El techo está cubierto de viejos carteles publicitarios reciclados y un trozo de un tanque de agua, cuya otra mitad se utiliza para albergar algunos de los peces de Rahaman-Noronha (Wa Samaki significa “De los peces” en suajili, un guiño a su lugar de nacimiento, Kenia).
En otras construcciones de la granja, botellas de vidrio multicolores incrustadas en las paredes proporcionan una vía para que entren fuertes halos de luz y color.
Sin su intervención, estos materiales probablemente habrían terminado en uno de los vertederos de desechos de Trinidad, filtrando sustancias químicas a entornos cercanos como la Reserva Natural del Pantano de Caroni.
En Wa Samaki, el equipo ha plantado vetiver, una planta multiusos que se puede utilizar para tratar el residuo químico que dejan las basuras en el suelo.
En la granja, lo utilizan para estabilizar las orillas de sus estanques y evitar deslizamientos de tierra, pero también es uno de los ingredientes principales de sus construcciones de arcilla.
Ramjit lo utiliza en tiras para dar forma a las paredes de tierra. La hierba se cosecha y se seca, y sus hojas largas y resistentes forman la red perfecta para mantener unida una estructura de arcilla.
Pero Ramjit enfatiza la importancia de experimentar con las hierbas disponibles, en lugar de intentar conseguir un tipo específico.
En lugar de tener “recetas” fijas sobre lo que deberían ser sus materiales de construcción, prueba y experimenta con lo que tiene a mano y alienta a otros a hacer lo mismo.

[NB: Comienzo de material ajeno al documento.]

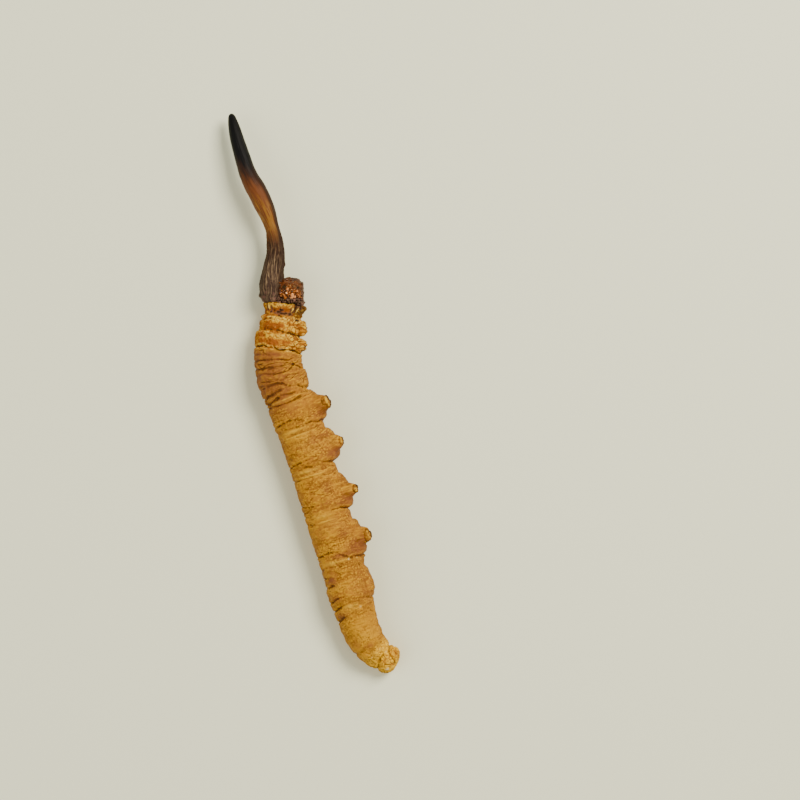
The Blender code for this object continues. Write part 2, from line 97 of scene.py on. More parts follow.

Durante todo el proceso, hay una idea subyacente de tener curiosidad por lo que nos rodea, observar y colaborar con el mundo natural en lugar de tratar de someterlo a nuestro control.
Assig describe una filosofía similar transmitida a través de su comunidad, de “trabajar con el medio ambiente, en lugar de imponerse a él”.
Este enfoque colaborativo podría ser la clave, no solo para construir estructuras sostenibles que tomen prestado tanto del pasado como del presente, sino para cambiar toda una cultura de cómo los humanos piensan sobre su relación con la tierra.